— START Supplied information —
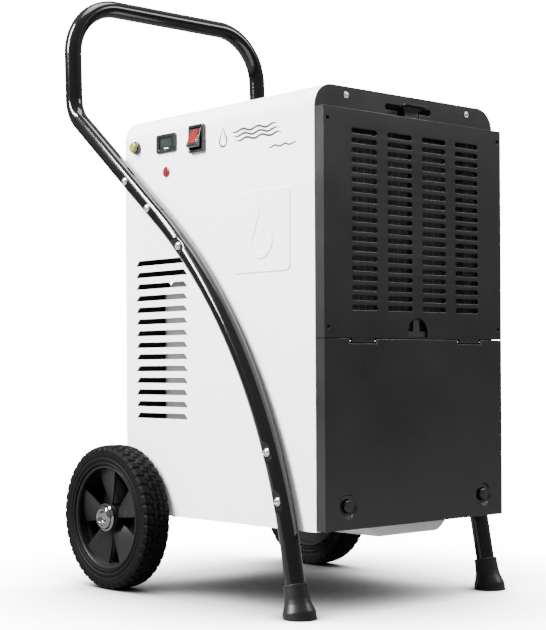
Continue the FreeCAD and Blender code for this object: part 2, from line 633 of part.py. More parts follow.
def make_filter():
    """Filter frame with its bent pull tab, and the mesh held in the frame."""
    blank = box("-filter_half", "filter_half", "filter_front", "filter_rear", "filter_low", "filter_high")
    tools = []
    for side in (-1, 1):
        middle = f"{side} * filter_half / 2"
        tools.append(box(f"{middle} - filter_half / 2 + 6", f"{middle} + filter_half / 2 - 6", "-20", "0",
                         "filter_low + 8", "filter_high - 8"))
    tongue = box("-13", "13", "filter_rear - 2", "filter_rear", "filter_high - 1", "tab_low + 3")
    lip = box("-tab_half", "tab_half", "tab_front", "filter_rear", "tab_low", "tab_low + 3")
    front = size("front_plane") + size("tab_front")
    lip = round_edges(lip, 12, lambda edge: along(edge, Z) and edge.CenterOfMass.y < front + 1)
    subpart("filter_frame", join(cut(blank, *tools), tongue, lip))
    meshes = []
    for side in (-1, 1):
        middle = f"{side} * filter_half / 2"
        meshes.append(box(f"{middle} - filter_half / 2 + 6", f"{middle} + filter_half / 2 - 6", "-11", "-9.5",
                          "filter_low + 8", "filter_high - 8"))
    subpart("filter_mesh", together(*meshes))


# ---------------------------------------------------------------- controls

def make_controls():
    """Hour meter, rocker switch, lamp and button, in the control box behind the left wall."""
    case = box("gauge - half_width + 0.3", "-112", "200", "392", "574", "646.9")
    hollow = box("gauge - half_width - 1", "-113.2", "201.2", "390.8", "575.2", "645.7")
    subpart("control_box", cut(case, hollow))
    subpart("capacitor", rod("y", "15", "-132", "308", "605", "66"))
    face = "-half_width - 2.6"
    bezel = box(face, "-half_width", "meter_y - meter_half", "meter_y + meter_half",
                "meter_z - meter_rise", "meter_z + meter_rise")
    bezel = round_edges(bezel, 3, lambda edge: along(edge, X))
    block = box("-half_width", "-148", "meter_y - 18.9", "meter_y + 18.9", "meter_z - 10.9", "meter_z + 10.9")
    window = ("meter_y - 16", "meter_y + 16", "meter_z - 8.5", "meter_z + 8.5")
    subpart("hour_meter", cut(join(bezel, block), box(f"{face} - 1", f"{face} + 1", *window)))
    subpart("hour_meter_window", box(f"{face} + 0.2", f"{face} + 1", *window))
    frame = box("-half_width - 5", "-half_width", "switch_y - switch_half", "switch_y + switch_half",
                "switch_z - switch_rise", "switch_z + switch_rise")
    frame = round_edges(frame, 3, lambda edge: along(edge, X))
    well = box("-half_width", "-143", "switch_y - 13.9", "switch_y + 13.9",
               "switch_z - 16.9", "switch_z + 16.9")
    pocket = box("-half_width - 6", "-148", "switch_y - rocker_half - 0.4", "switch_y + rocker_half + 0.4",
                 "switch_z - rocker_reach - 0.5", "switch_z + rocker_reach + 0.5")
    pivot = rod("y", "1.56", "-rocker_axis", "switch_y - 13.3", "switch_z", "26.6")
    subpart("switch_bezel", cut(join(frame, well), pocket, pivot))
    wheel = rod("y", "rocker_reach", "-rocker_axis", "switch_y - rocker_half", "switch_z", "2 * rocker_half")
    sector = plate([("5", "-9"), ("-9", "-17"), ("-11.5", "-10.5"), ("-6.5", "0"), ("-3.2", "16"), ("2", "16"),
                    ("5", "9")], "XZ_Plane", "-rocker_half - 1", "2 * rocker_half + 2")
    place(sector, "-rocker_axis", "switch_y", "switch_z")
    rocker = doc.addObject("Part::MultiCommon", "rocker_body")
    rocker.Shapes = [wheel, sector]
    trunnions = rod("y", "1.5", "-rocker_axis", "switch_y - 13.1", "switch_z", "26.2")
    subpart("switch_rocker", join(rocker, trunnions))
    lens = rod("x", "lamp_radius", "-half_width - 1.6", "lamp_y", "lamp_z", "1.6")
    subpart("pilot_lamp", join(lens, rod("x", "4.9", "-half_width", "lamp_y", "lamp_z", "20")))
    collar = join(rod("x", "collar_outer", "-half_width - 5", "button_y", "button_z", "5"),
                  rod("x", "5.9", "-half_width", "button_y", "button_z", "24"))
    cap_way = [rod("x", "button_radius + 0.1", "-half_width - 6", "button_y", "button_z", "5"),
               rod("x", "2.6", "-half_width - 2", "button_y", "button_z", "20")]
    subpart("button_collar", cut(collar, *cap_way))
    cap = join(rod("x", "button_radius", "-half_width - 10", "button_y", "button_z", "5.5"),
               rod("x", "2.5", "-half_width - 5", "button_y", "button_z", "16"))
    subpart("button_cap", cap)


# ---------------------------------------------------------------- refrigeration and fan

def coil(y0, y1):
    """Finned block between two end plates, as one solid."""
    fins = box("-coil_half", "coil_half", y0, y1, "coil_low", "coil_high")
    ends = [box(f"{side}(coil_half + 1) - 1", f"{side}(coil_half + 1) + 1", y0, y1, "shelf + gauge + 2",
                "coil_high + 3")
            for side in ("-", "")]
    return join(fins, *ends)


def make_refrigeration():
    """Two coils and their bends, drip tray, compressor, accumulator and lines."""
    subpart("evaporator", coil("16", "54"))
    subpart("condenser", coil("62", "100"))
    bends = []
    for middle in ("35", "81"):
        for side in ("-", ""):
            for line in range(6):
                height = f"coil_low + 62 + {line} * 44"
                half = ring("y", "11", "4", f"{side}(coil_half + 2)", middle, height)
                keep = box(f"{side}(coil_half + 12) - 10", f"{side}(coil_half + 12) + 10", f"{middle} - 6",
                           f"{middle} + 6", f"{height} - 20", f"{height} + 20")
                bend = doc.addObject("Part::Common", "bend")
                bend.Base = half
                bend.Tool = keep
                bends.append(bend)
    subpart("coil_bends", together(*bends))
    tray = cut(box("-135", "135", "8", "110", "shelf + gauge", "shelf + 20"),
               box("-133", "133", "10", "108", "shelf + gauge + 2", "shelf + 25"),
               rod("z", "6", "0", "60", "shelf", "10"))
    subpart("drip_tray", tray)
    hose = cut(rod("z", "8", "0", "60", "shelf - 18", "18 + gauge"),
               rod("z", "6", "0", "60", "shelf - 20", "30"))
    subpart("drain_hose", hose)
    spot = ("compressor_x", "compressor_y")
    pot = join(rod("z", "compressor_radius", *spot, "140", "compressor_top - 140"),
               cone("z", "compressor_radius", "compressor_radius - 24", *spot, "compressor_top", "30"),
               cone("z", "compressor_radius - 12", "compressor_radius", *spot, "132", "8"),
               box("compressor_x - 58", "compressor_x + 58",
                   "compressor_y - 58", "compressor_y + 58", "132", "136"))
    subpart("compressor", pot)
    mounts = [rod("z", "10", f"compressor_x {u} 46", f"compressor_y {v} 46", "pan_low + gauge",
                  "132 - pan_low - gauge")
              for u in "+-" for v in "+-"]
    subpart("compressor_mounts", together(*mounts))
    subpart("accumulator", join(rod("z", "20", "14", "compressor_y", "172", "104"),
                                box("-15", "0", "compressor_y - 6", "compressor_y + 6", "210", "222")))
    back, low, high = size("compressor_y"), size("line_low"), size("line_high")

    def line(points, radius):
        corners = [FreeCAD.Vector(*point) for point in points]
        return own(bent_run(corners, [16] * (len(corners) - 2), radius, 0))

    subpart("suction_line", line([(14, back, 276), (14, back, low), (152, back, low), (152, 35, low),
                                  (127, 35, low)], 4.5))
    top = size("compressor_top") + 30
    subpart("discharge_line", line([(-75, back, top), (-75, back, top + 24), (152, back, top + 24),
                                    (152, back, high), (152, 81, high), (127, 81, high)], 4))


def make_fan():
    """Fan motor on its strap behind the fan panel, shaft and rotor."""
    motor = join(rod("y", "42", "0", "180", "fan_height", "60"), rod("y", "16", "0", "174", "fan_height", "8"))
    subpart("fan_motor", cut(motor, rod("y", "shaft_bore", "0", "170", "fan_height", "30")))
    strap = [box("-150", "150", "240", "243", "fan_height - 18", "fan_height + 18"),
             box("-150", "-147", "fan_plane + gauge", "243", "fan_height - 18", "fan_height + 18"),
             box("147", "150", "fan_plane + gauge", "243", "fan_height - 18", "fan_height + 18")]
    subpart("motor_bracket", join(*strap))
    subpart("fan_shaft", rod("y", "shaft_radius", "0", "132", "fan_height", "60"))
    hub = cut(rod("y", "fan_hub", "0", "134", "fan_height", "32"),
              rod("y", "shaft_radius", "0", "130", "fan_height", "40"))
    blades = []
    for index in range(BLADES):
        blade = Part.makeBox(54, 2.4, size("fan_radius") - 30, FreeCAD.Vector(-27, -1.2, 28))
        blade.rotate(FreeCAD.Vector(), Z, 28)
        blade.rotate(FreeCAD.Vector(), Y, 360 / BLADES * index)
        blades.append(blade)
    sweep = Part.makeCylinder(size("fan_radius"), 60, FreeCAD.Vector(0, -30, 0), Y)
    vanes = own(Part.makeCompound([blade.common(sweep) for blade in blades]), "0", "150", "fan_height")
    subpart("fan_rotor", join(hub, vanes))


# ---------------------------------------------------------------- small hardware

def screw(axis_y, x, z, head, shank, length):
    """Round-headed screw that points to +y, its head's seat at axis_y."""
    dome = round_dome(head, x, axis_y, z)
    return join(dome, rod("y", shank, x, axis_y, z, length))


def round_dome(head, x, seat, z):
    """Low domed head in front of its seat."""
    return cone("y", f"{head} * 0.6", head, x, f"{seat} - {head} * 0.6", z, f"{head} * 0.6")


def make_hardware():
    """Bolts and nuts of the tubes, panel screws, gland and cord hooks."""
    bolts, nuts = [], []
    seat = size("tube_x") + size("tube_outer")
    for side in (-1, 1):
        for index, height in enumerate(BOLT_HEIGHTS):
            head_x = seat - 1 if index < 3 else seat
            start = FreeCAD.Vector(head_x * side, tube_y_at(height), height)
            inward = X * -side
            head = Part.makeCylinder(4.8, 1.6, start, X * side)
            crown = Part.makeCone(4.8, 3, 1.6, start + X * side * 1.6, X * side)
            shank = Part.makeCylinder(size("bolt_radius"), head_x - 161, start, inward)
            bolts.append(head.multiFuse([crown, shank]))
            face = FreeCAD.Vector((size("half_width") - size("gauge")) * side, tube_y_at(height), height)
            turns = [k * math.pi / 3 for k in range(7)]
            corners = [face + FreeCAD.Vector(0, 5.6 * math.cos(a), 5.6 * math.sin(a)) for a in turns]
            nut = Part.Face(Part.makePolygon(corners)).extrude(inward * 5)
            nuts.append(nut.cut(Part.makeCylinder(size("bolt_radius"), 12, face + X * side * 3, inward)))
    subpart("frame_bolts", own(Part.makeCompound(bolts)))
    subpart("frame_nuts", own(Part.makeCompound(nuts)))
    subpart("fascia_screws", together(*[screw("-gauge", f"{side}115.6", "662", "4.6", "2", "1.5")
                                        for side in ("-", "")]))
    sunk = []
    for side, height in corner_spots():
        head = cone("y", "4.6", "4.1", f"{side}163", "-box_depth + 0.35", height, "0.8")
        sunk.append(join(head, rod("y", "2", f"{side}163", "-box_depth + 1", height, "box_depth - gauge - 1")))
    subpart("grille_screws", together(*sunk))
    backs = [join(cone("y", "4", "2.4", x, "depth", z, "2.4"), rod("y", "1.9", x, "depth - gauge", z, "gauge"))
             for x, z in rear_spots()]
    subpart("rear_screws", together(*backs))
    gland = join(rod("y", "11", "-120", "depth", "150", "6"),
                 cone("y", "9", "7", "-120", "depth + 6", "150", "12"),
                 rod("y", "7.9", "-120", "depth - 8", "150", "8"))
    subpart("cable_gland", cut(gland, rod("y", "4", "-120", "depth - 10", "150", "40")))
    hooks = [join(rod("y", "6", "70", "depth", height, "26"),
                  box("64", "76", "depth + 22", "depth + 26", low, f"{low} + 34"))
             for height, low in (("300", "294"), ("200", "172"))]
    subpart("cord_hooks", together(*hooks))


def main():
    """Build every piece, check it, and write it to its own file."""
    make_shell()
    make_base()
    make_rear()
    make_fascia()
    make_grille()
    make_inner_walls()
    make_tubes()
    make_feet()
    make_wheels()
    make_flap()
    make_tank()
    make_filter()
    make_controls()
    make_refrigeration()
    make_fan()
    make_hardware()
    doc.recompute()
    for item in doc.Objects:
        if "Invalid" in item.State or "Error" in item.State:
            raise SystemExit(f"{item.Name} failed: {item.State}")
    os.makedirs("parts", exist_ok=True)
    for item in SUBPARTS:
        shape = item.Shape
        if shape.isNull() or not shape.isValid() or shape.Volume <= 0:
            raise SystemExit(f"{item.Label} has no valid solid")
        shape.exportStep(f"parts/{item.Label}.step")
        print(f"{item.Label}: {len(shape.Solids)} solid(s), {shape.Volume / 1000:.2f} cm3")
    print(len(SUBPARTS), "sub-parts")


main()
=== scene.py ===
import json
import math

import bmesh
import bpy
from mathutils import Matrix, Vector


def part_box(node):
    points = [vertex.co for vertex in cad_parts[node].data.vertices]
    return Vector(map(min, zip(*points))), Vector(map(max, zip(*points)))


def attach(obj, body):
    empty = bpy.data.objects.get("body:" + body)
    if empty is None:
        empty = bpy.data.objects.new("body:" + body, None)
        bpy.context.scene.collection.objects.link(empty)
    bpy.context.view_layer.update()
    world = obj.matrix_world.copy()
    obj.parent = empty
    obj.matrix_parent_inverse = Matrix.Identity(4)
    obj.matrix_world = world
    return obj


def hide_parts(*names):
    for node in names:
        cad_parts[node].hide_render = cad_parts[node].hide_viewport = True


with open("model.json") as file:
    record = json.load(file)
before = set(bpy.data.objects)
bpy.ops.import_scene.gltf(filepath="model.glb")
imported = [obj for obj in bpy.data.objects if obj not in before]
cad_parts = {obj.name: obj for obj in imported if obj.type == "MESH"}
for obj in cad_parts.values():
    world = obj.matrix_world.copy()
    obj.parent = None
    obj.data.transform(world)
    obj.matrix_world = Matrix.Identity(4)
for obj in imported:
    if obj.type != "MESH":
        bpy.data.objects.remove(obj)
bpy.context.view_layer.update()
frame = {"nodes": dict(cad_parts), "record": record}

MM = 0.001
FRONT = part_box("outer_shell")[0].y                      # front edge of the cabinet's side walls


# ---------------------------------------------------------------- camera, floor and light

FLOOR_LIT = 0.2                        # how light the floor is to the object
# reach and strength of the painted shadow that the floor shows the camera under the machine
SHADOW_REACH, SHADOW_DEPTH = 0.42, 3.4
WORLD_SIDE, WORLD_UP = (0.4, 0.5), (0.0, 2.0)    # light from left to right, and from below to above
WORLD_SHOWN = 16                       # brightness of surround and floor to the camera


def look(name, position, target, data):
    """Object that looks from its position to its target."""
    item = bpy.data.objects.new(name, data)
    bpy.context.scene.collection.objects.link(item)
    item.location = position
    item.rotation_euler = (Vector(target) - Vector(position)).to_track_quat("-Z", "Y").to_euler()
    return item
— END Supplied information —
_Exercise description:_
Exactly the lines above from the one with "if shape.isNull() or" to the one with "points = [vertex.co", both included, are to be quoted; leave the rest out.

_Right answer:_
        if shape.isNull() or not shape.isValid() or shape.Volume <= 0:
            raise SystemExit(f"{item.Label} has no valid solid")
        shape.exportStep(f"parts/{item.Label}.step")
        print(f"{item.Label}: {len(shape.Solids)} solid(s), {shape.Volume / 1000:.2f} cm3")
    print(len(SUBPARTS), "sub-parts")


main()
=== scene.py ===
import json
import math

import bmesh
import bpy
from mathutils import Matrix, Vector


def part_box(node):
    points = [vertex.co for vertex in cad_parts[node].data.vertices]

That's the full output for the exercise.